One theory postulated the bears were attracted by odors associated with menstruation, and brochures were circulated to warn menstruating women from entering bear territory. No anecdotal evidence was provided to substantiate the theory, and a 1991 study demonstrated that "[n]o bear showed appreciable interest in menstrual odors regardless of the bear's age, sex, reproductive status, or the time of year."

Olsen's book examines the most plausible explanation of the unlikely dual attacks since no fatal grizzly attack had ever been recorded in the park's 57-year history prior to that night. One specialist at the time calculated the odds were greater than 1 in a million for a single attack but the odds of two separate attacks in a 4-hour time span were beyond measure; these odds were calculated based on the 57-year history of no fatal attacks. However future events would show grizzly attacks to become more common, as Olson explains, because of increased human presence in wilderness areas and decreased habitat for bears to live in, reaching a critical tipping point in the summer of 1967.

As a result of the attacks, the first modern bear management policies were implemented, installing bear-proof garbage cans, separating campsite cooking areas from sleeping areas, stringing wire cables to allow campers to hang their food, and establishing a permitting process to track and limit the number of campers in the park.

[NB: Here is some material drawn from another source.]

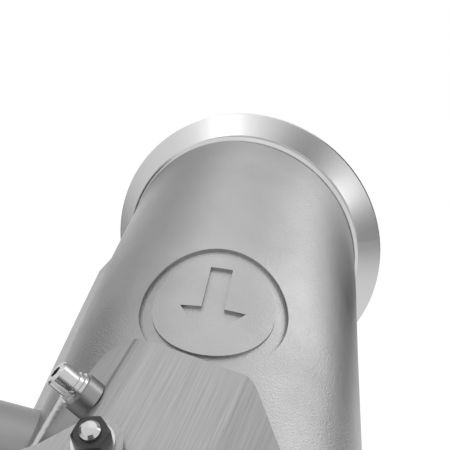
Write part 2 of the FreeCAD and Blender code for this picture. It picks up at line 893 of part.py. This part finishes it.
outer_form = body_form(0)
casting_solid = joined([outer_form, neck(0, neck_top)])
inlet_bung_at = bung_place(inlet_bung_along, inlet_bung_angle)
mid_bung_at = mid_bung_place()
bung_hole = rod(bung_r + fit, -2 * bung_length, bung_length, inlet_bung_at)
mid_hole = rod(bung_r + fit, -2 * bung_length, bung_length, mid_bung_at)
with_rib = casting_solid.fuse(parting_rib())
saddle = saddle_bracket(with_rib)

save("turbo_flange", turbo_flange())
save("flange_weld", flange_weld())
save("cast_inlet_body", cast_inlet_body(outer_form, bung_hole))
save("inlet_sensor_bung", oxygen_bung(inlet_bung_at))
save("saddle_bracket", saddle)
save("saddle_welds", saddle_weld(with_rib, saddle))
save("screw_boss", screw_boss_piece())
save("screw_flat_washer", flat_washer_piece())
save("screw_lock_washer", lock_washer_piece())
save("socket_screw", clamp_screw())
save("stay_stud", stay_stud())
save("support_stay", support_stay())
save("stay_washer", stay_washer_piece())
save("stay_nut", stay_nut())
save("catalyst_can", catalyst_can())
save("catalyst_mat", catalyst_mat())
save("catalyst_brick", catalyst_brick())
save("can_weld_front", can_weld_front())
save("can_weld_rear", can_weld_rear())
save("outlet_cone", outlet_cone())
save("mid_tube", mid_tube().cut(mid_hole))
save("mid_weld", mid_weld())
save("spare_sensor_bung", oxygen_bung(mid_bung_at))
save("spare_plug", spare_plug())
save("plug_washer", plug_washer())
save("flex_inlet_cap", flex_cap_ring(flex_place))
save("flex_bellows", bellows())
save("flex_liner", flex_liner())
save("flex_braid", braid())
save("flex_outlet_cap", flex_cap_ring(place(flex_end, along(mid_tilt) * -1)))
save("outlet_tube", outlet_tube())
save("outlet_flange", outlet_flange())
save("outlet_weld", outlet_weld())
save("hanger_rod", hanger_rod())
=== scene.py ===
import math

import bpy
from mathutils import Matrix, Vector


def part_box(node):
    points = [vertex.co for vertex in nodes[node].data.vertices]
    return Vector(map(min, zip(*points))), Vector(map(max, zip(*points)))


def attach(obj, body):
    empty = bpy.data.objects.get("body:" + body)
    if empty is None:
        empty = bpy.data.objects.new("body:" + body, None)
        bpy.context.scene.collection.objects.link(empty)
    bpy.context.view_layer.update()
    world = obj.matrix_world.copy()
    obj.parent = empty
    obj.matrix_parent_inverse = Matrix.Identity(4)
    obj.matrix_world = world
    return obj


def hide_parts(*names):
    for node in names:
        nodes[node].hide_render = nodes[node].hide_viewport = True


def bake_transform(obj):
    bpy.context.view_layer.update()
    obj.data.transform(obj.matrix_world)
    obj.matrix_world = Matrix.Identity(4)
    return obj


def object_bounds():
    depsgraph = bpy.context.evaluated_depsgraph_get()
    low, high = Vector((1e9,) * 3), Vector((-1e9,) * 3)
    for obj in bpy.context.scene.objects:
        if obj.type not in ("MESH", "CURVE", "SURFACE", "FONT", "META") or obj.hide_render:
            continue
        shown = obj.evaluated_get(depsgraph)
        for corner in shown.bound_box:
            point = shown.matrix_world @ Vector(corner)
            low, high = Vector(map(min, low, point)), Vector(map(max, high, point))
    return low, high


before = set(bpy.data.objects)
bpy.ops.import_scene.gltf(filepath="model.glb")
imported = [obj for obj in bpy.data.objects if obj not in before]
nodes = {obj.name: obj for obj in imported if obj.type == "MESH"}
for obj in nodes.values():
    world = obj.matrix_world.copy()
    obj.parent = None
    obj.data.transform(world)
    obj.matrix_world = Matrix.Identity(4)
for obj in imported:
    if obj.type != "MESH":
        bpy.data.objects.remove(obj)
cad_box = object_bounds()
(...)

The book's name has become the popular name for the maulings of August 13. A documentary of the events was first shown on PBS in May 2010.

==Publishing history==
The text was originally published in May 1969 as a three-part article for Sports Illustrated as "The Grizzly Bear Murder Case". A 37-page prologue was added for the book.

- Olsen, Jack (1969). "Night of the Grizzlies"
- Olsen, Jack (1971). "Night of the Grizzlies"
- Olsen, Jack (1996). "Night of the Grizzlies"

==Reception==
Kirkus Reviews called the book "the kind of horror story you can't put down."

The narrative pacing and graphic descriptions were said to influence later genre fiction, including First Blood (David Morrell, 1972), The Rats (James Herbert, 1974), and Off Season (Jack Ketchum, 1980).